Computers may beat doctors at predicting heart failure




Heart failure is a disease that affects millions of people worldwide. Research led by a team at Imperial College London and the Medical Research Council is trying to use computers to predict the disease. Using a computer program called 4Dsurvival, they analyzed scans from people with pulmonary hypertension. By tracking the motion of the heart in 3D at hundreds of points every second, the machine learnt how to predict the risk of dying.

 

A lab of Imperial College London

They say the machines are right at predicting which patients are most at risk from heart failure 75 percent of the time, compared with the 59 percent achieved by doctors. Dr. Declan O’Regan, lead researcher at Imperial College London, told CGTN that the surprising thing was actually how poor the current tools are that doctors have available to make predictions about patients.

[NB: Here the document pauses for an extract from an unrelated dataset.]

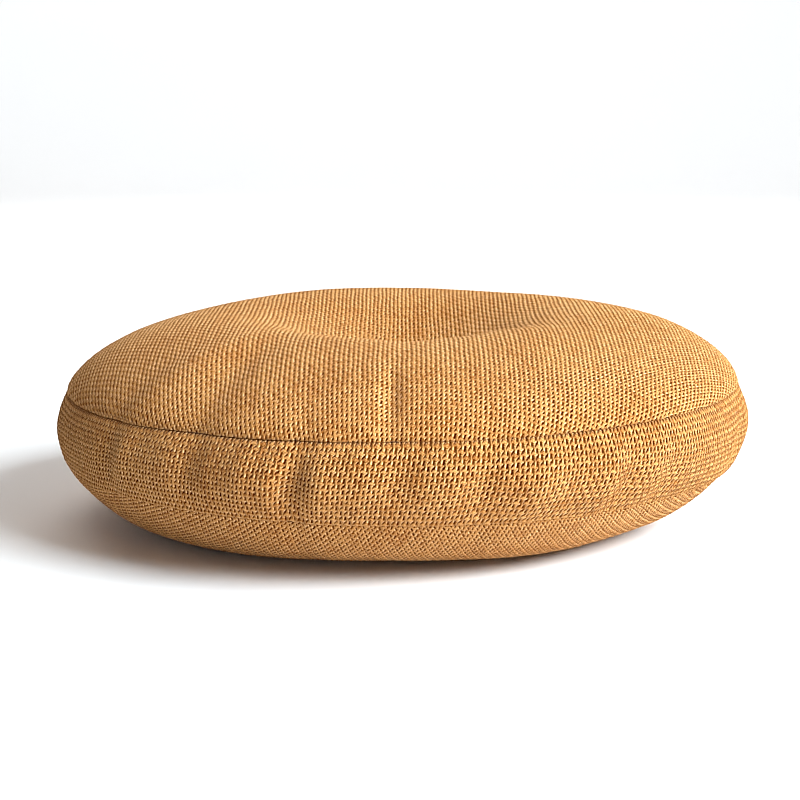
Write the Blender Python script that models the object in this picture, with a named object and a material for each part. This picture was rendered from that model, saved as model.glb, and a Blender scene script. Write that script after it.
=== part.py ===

Dr. Declan O’Regan, lead researcher at Imperial College London,

“They’re relatively crude, they’re not very reproducible and they don’t really capture the complex engineering, the motion of the heart. Whereas a machine is really good at that,” he said. Studies like these highlight the potential of machine learning and artificial intelligence, but they have also triggered concerns about the shifting role of medical professionals.
However, the chair of the Royal College of General Practitioners in the UK, Helen Stokes-Lampard said that computers cannot substitute a doctor when it comes to looking deep into somebody’s eyes, and recognizing the frailty of the human condition. The next stage of Imperial’s study is to test its effectiveness on several hundred patients. If the results support the initial findings, the aim would be to have it used in the next five years and help an estimated 920,000 people living with heart failure in the UK.